Google just cracked open its internal leadership playbook for the first time in its 26-year history. The company's launching Google People Management Essentials, a public course from The Google School for Leaders that packages two decades of management research into an 8-hour program featuring AI tools like Gemini and NotebookLM. It's Google's biggest bet yet on democratizing workplace skills beyond its walls.
Google is making its first major play in the corporate training market, and it's doing it by opening up something the company's guarded for decades - its internal management expertise. The tech giant just launched Google People Management Essentials, marking the first time it's sharing insights from The Google School for Leaders with the outside world.

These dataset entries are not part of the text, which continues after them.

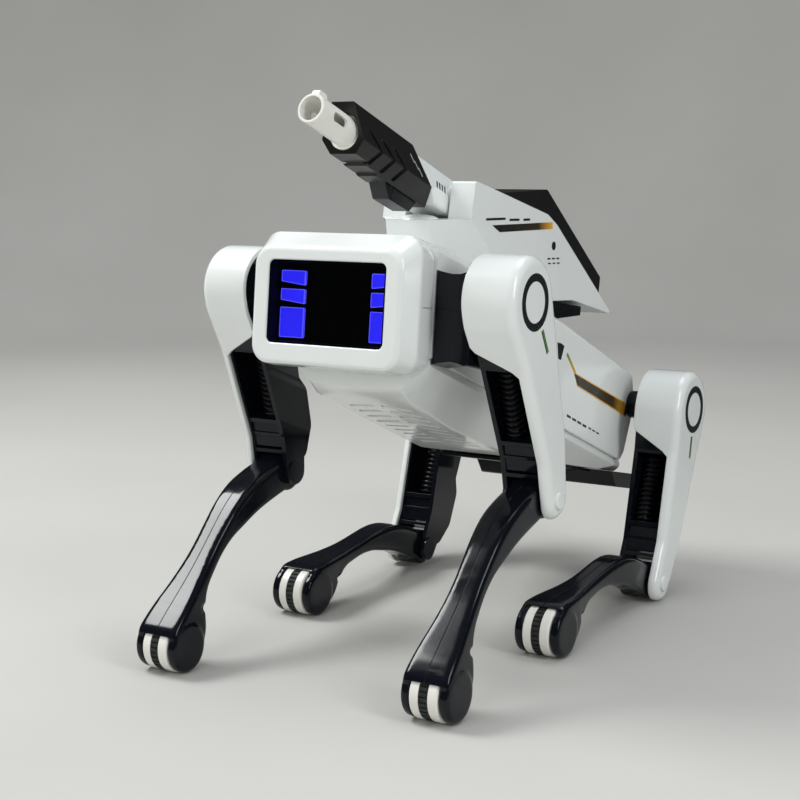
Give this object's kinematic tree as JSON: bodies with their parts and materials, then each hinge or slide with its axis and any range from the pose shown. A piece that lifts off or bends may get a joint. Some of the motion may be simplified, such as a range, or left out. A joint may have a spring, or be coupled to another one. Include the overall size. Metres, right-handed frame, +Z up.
{
  "type": "robot dog toy",
  "caption": "Walking robot dog toy: white pitched body, screen face with block eyes, jointed legs ending in small wheels, and a ball launcher on its back",
  "frame": {"origin": "middle of the footprint on the floor, under the centre of the overall box", "axes": "+X is the dog's left, the dog looks along -Y, +Z is up"},
  "size_m": [0.178, 0.311, 0.2739],
  "materials": {
    "white_shell": "gloss",
    "black_gloss": "gloss",
    "black_satin": "satin",
    "warm_white": "satin",
    "dark_cover": "satin",
    "window_black": "polished",
    "blue_light": "lit",
    "tread_rubber": "ribbed",
    "steel_pin": "brushed",
    "circuit": "solder mask",
    "cell_wrap": "shrink wrap",
    "motor_case": "plain"
  },
  "bodies": {
    "trunk": {"face_bezel": "white_shell", "display_window": "window_black", "eye_lights": "blue_light", "display_board": "circuit", "head_shell": "white_shell", "back_shell": "white_shell", "belly_shell": "white_shell", "chassis_tray": "black_satin", "hip_housings": "black_satin", "hip_motors": "motor_case", "battery_pack": "cell_wrap", "battery_door": "black_satin", "main_board": "circuit", "body_screws": "steel_pin", "launcher_shell": "white_shell", "launcher_bracket": "black_satin"},
    "barrel": {"barrel_shroud": "dark_cover", "muzzle": "warm_white", "underbarrel_block": "black_satin", "barrel_housing": "white_shell", "barrel_pin": "steel_pin"},
    "lid": {"hopper_cover": "dark_cover"},
    "switch": {"power_switch": "black_satin"},
    "fl_thigh": {"fl_thigh_shell": "white_shell", "fl_thigh_frame": "black_satin", "fl_thigh_spring": "black_satin", "fl_hip_shaft": "steel_pin"},
    "fl_shank": {"fl_shank_outer": "black_gloss", "fl_shank_inner": "black_gloss", "fl_shank_pins": "steel_pin"},
    "fl_wheel": {"fl_foot_wheel": "warm_white", "fl_foot_tread": "tread_rubber"},
    "fr_thigh": {"fr_thigh_shell": "white_shell", "fr_thigh_frame": "black_satin", "fr_thigh_spring": "black_satin", "fr_hip_shaft": "steel_pin"},
    "fr_shank": {"fr_shank_outer": "black_gloss", "fr_shank_inner": "black_gloss", "fr_shank_pins": "steel_pin"},
    "fr_wheel": {"fr_foot_wheel": "warm_white", "fr_foot_tread": "tread_rubber"},
    "rl_thigh": {"rl_thigh_shell": "white_shell", "rl_thigh_frame": "black_satin", "rl_thigh_spring": "black_satin", "rl_hip_shaft": "steel_pin"},
    "rl_shank": {"rl_shank_outer": "black_gloss", "rl_shank_inner": "black_gloss", "rl_shank_pins": "steel_pin"},
    "rl_wheel": {"rl_foot_wheel": "warm_white", "rl_foot_tread": "tread_rubber"},
    "rr_thigh": {"rr_thigh_shell": "white_shell", "rr_thigh_frame": "black_satin", "rr_thigh_spring": "black_satin", "rr_hip_shaft": "steel_pin"},
    "rr_shank": {"rr_shank_outer": "black_gloss", "rr_shank_inner": "black_gloss", "rr_shank_pins": "steel_pin"},
    "rr_wheel": {"rr_foot_wheel": "warm_white", "rr_foot_tread": "tread_rubber"}
  },
  "joints": [
    {"name": "fl_hip", "type": "hinge", "parent": "trunk", "child": "fl_thigh", "pos_m": [0.0608, -0.07378, 0.179], "axis": [1, 0, 0], "range_deg": [-20, 20], "stiffness_Nm_per_rad": 3},
    {"name": "fl_knee", "type": "hinge", "parent": "fl_thigh", "child": "fl_shank", "pos_m": [0.0728, -0.04832, 0.08333], "axis": [1, 0, 0], "range_deg": [-15, 20], "stiffness_Nm_per_rad": 3},
    {"name": "fl_wheel_spin", "type": "hinge", "parent": "fl_shank", "child": "fl_wheel", "pos_m": [0.0728, -0.1377, 0.0124], "axis": [1, 0, 0], "continuous": true},
    {"name": "fr_hip", "type": "hinge", "parent": "trunk", "child": "fr_thigh", "pos_m": [-0.0608, -0.07378, 0.179], "axis": [1, 0, 0], "range_deg": [-20, 20], "stiffness_Nm_per_rad": 3},
    {"name": "fr_knee", "type": "hinge", "parent": "fr_thigh", "child": "fr_shank", "pos_m": [-0.0728, -0.05286, 0.08224], "axis": [1, 0, 0], "range_deg": [-15, 20], "stiffness_Nm_per_rad": 3},
    {"name": "fr_wheel_spin", "type": "hinge", "parent": "fr_shank", "child": "fr_wheel", "pos_m": [-0.0728, -0.14309, 0.0124], "axis": [1, 0, 0], "continuous": true},
    {"name": "rl_hip", "type": "hinge", "parent": "trunk", "child": "rl_thigh", "pos_m": [0.0608, 0.12389, 0.10165], "axis": [1, 0, 0], "range_deg": [-12, 25], "stiffness_Nm_per_rad": 3},
    {"name": "rl_knee", "type": "hinge", "parent": "rl_thigh", "child": "rl_shank", "pos_m": [0.0728, 0.0833, 0.01135], "axis": [1, 0, 0], "range_deg": [-15, 20], "stiffness_Nm_per_rad": 3},
    {"name": "rl_wheel_spin", "type": "hinge", "parent": "rl_shank", "child": "rl_wheel", "pos_m": [0.0728, -0.03079, 0.0124], "axis": [1, 0, 0], "continuous": true},
    {"name": "rr_hip", "type": "hinge", "parent": "trunk", "child": "rr_thigh", "pos_m": [-0.0608, 0.12389, 0.10165], "axis": [1, 0, 0], "range_deg": [-12, 25], "stiffness_Nm_per_rad": 3},
    {"name": "rr_knee", "type": "hinge", "parent": "rr_thigh", "child": "rr_shank", "pos_m": [-0.0728, 0.08174, 0.01207], "axis": [1, 0, 0], "range_deg": [-15, 20], "stiffness_Nm_per_rad": 3},
    {"name": "rr_wheel_spin", "type": "hinge", "parent": "rr_shank", "child": "rr_wheel", "pos_m": [-0.0728, -0.03236, 0.0124], "axis": [1, 0, 0], "continuous": true},
    {"name": "barrel_pitch", "type": "hinge", "parent": "trunk", "child": "barrel", "pos_m": [0, -0.00528, 0.22093], "axis": [1, 0, 0], "range_deg": [-8, 3]},
    {"name": "lid_hinge", "type": "hinge", "parent": "trunk", "child": "lid", "pos_m": [0, 0.02022, 0.2246], "axis": [1, 0, 0], "range_deg": [0, 65]},
    {"name": "power_slide", "type": "slide", "parent": "trunk", "child": "switch", "axis": [0, 0.9744, -0.225], "range_m": [-0.002, 0.002]}
  ]
}
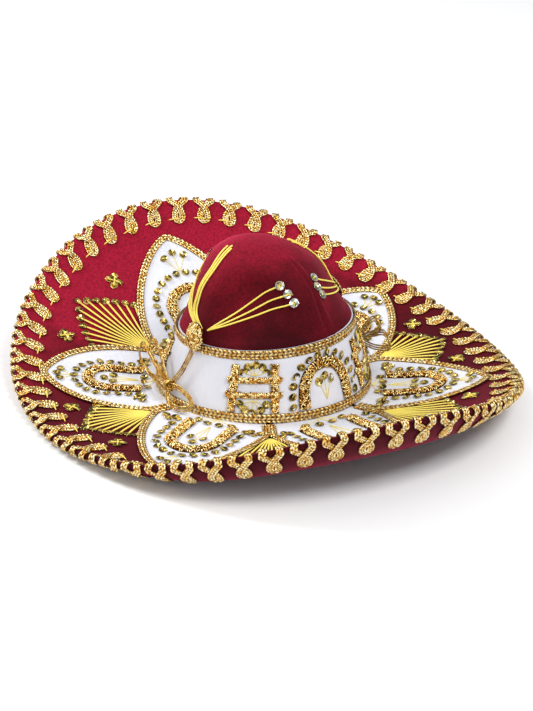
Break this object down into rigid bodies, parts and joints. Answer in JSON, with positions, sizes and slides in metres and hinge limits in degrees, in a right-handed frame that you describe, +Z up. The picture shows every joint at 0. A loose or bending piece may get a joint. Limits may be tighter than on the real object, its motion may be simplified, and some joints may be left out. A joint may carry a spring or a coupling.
{
  "type": "sombrero",
  "caption": "Wide charro hat of crimson velvet with a rolled brim, a dented crown, a white satin band, satin petals and gold braid, thread fans and cord bows.",
  "frame": {"origin": "centre of the head opening in plan, on the plane that the hat rests on", "axes": "+Z up through the crown; the wearer faces -Y; +X towards one ear"},
  "size_m": [0.5448, 0.5026, 0.1584],
  "materials": {
    "velvet": "crushed crimson velvet",
    "satin": "white satin",
    "gold_braid": "flat herringbone braid of metallic gold thread",
    "gold_bullion": "raised gold bullion embroidery",
    "gold_cord": "thin stiff gold gimp cord",
    "thread": "lustrous yellow embroidery thread",
    "sequin": "cupped metallic gold sequin",
    "board": "pressed felt and buckram stiffener",
    "lining": "dark red acetate lining",
    "sweatband": "dark brown leather",
    "wire": "spring steel wire"
  },
  "bodies": {
    "root": {"band_arch_1": "gold_bullion", "band_arch_2": "gold_bullion", "band_ladder_1": "gold_bullion", "band_ladder_2": "gold_bullion", "band_ladder_3": "gold_bullion", "band_ladder_4": "gold_bullion", "band_trim_lower": "gold_braid", "band_trim_upper": "gold_braid", "bow_back": "gold_cord", "bow_front": "gold_cord", "brim_board": "board", "brim_top_velvet": "velvet", "brim_under_velvet": "velvet", "crown_lining": "lining", "crown_side_board": "board", "crown_tip_board": "board", "crown_velvet": "velvet", "hat_band": "satin", "medallion_back": "gold_bullion", "medallion_front": "gold_bullion", "petal_1": "satin", "petal_2": "satin", "petal_3": "satin", "petal_4": "satin", "petal_5": "satin", "petal_6": "satin", "petal_scroll_1": "gold_bullion", "petal_scroll_2": "gold_bullion", "petal_scroll_3": "gold_bullion", "petal_scroll_4": "gold_bullion", "petal_scroll_5": "gold_bullion", "petal_scroll_6": "gold_bullion", "petal_trim_1": "gold_braid", "petal_trim_2": "gold_braid", "petal_trim_3": "gold_braid", "petal_trim_4": "gold_braid", "petal_trim_5": "gold_braid", "petal_trim_6": "gold_braid", "rim_braid": "gold_braid", "rim_wire": "wire", "sweatband": "sweatband", "thread_fan_1": "thread", "thread_fan_2": "thread", "thread_fan_3": "thread", "thread_fan_4": "thread", "thread_fan_5": "thread", "thread_fan_6": "thread", "threads_return_back": "thread", "threads_return_front": "thread", "threads_ridge_back": "thread", "threads_ridge_front": "thread", "threads_sweep_back": "thread", "threads_sweep_front": "thread"}
  },
  "joints": []
}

The timing isn't coincidental. Companies are struggling with a management crisis as remote work reshuffles team dynamics and AI transforms how work gets done. Google VP and Chief Learning Officer Brian Glaser says the company's research shows that investing in managers "creates a more effective, collaborative and supportive environment for all and drives business outcomes."
What makes this different from typical corporate training is Google's integration of AI directly into the curriculum. Students get hands-on experience using Gemini and NotebookLM for practical management tasks - creating SMART goals, developing project plans, and tailoring communications for different audiences. It's essentially Google teaching other companies how to manage in an AI-first workplace.
The course condenses 20+ years of Google's internal management research into four core areas: building high-performing teams, setting and achieving goals, supporting individual growth, and personal management development. More than a dozen Google leaders teach the program, sharing real-world stories and leadership approaches that have scaled one of tech's most complex organizations.
Early partnerships reveal Google's enterprise ambitions. The company's already rolled out the program at media conglomerate E.W. Scripps, stock photo giant Shutterstock, University of Illinois' Gies College of Business, and Florida State University. These aren't pilot programs - they're full deployments aimed at upskilling employees and students in management fundamentals.
The 8-hour, self-paced format addresses a key corporate learning challenge: busy managers don't have time for lengthy training programs. Google's betting that bite-sized, AI-enhanced learning will stick better than traditional management seminars or MBA-style courses.
This move puts Google in direct competition with established corporate training players like LinkedIn Learning, Coursera, and traditional consulting firms. But Google's advantage is authenticity - it's teaching management principles that actually scaled a $307 billion company through multiple technology shifts and market cycles.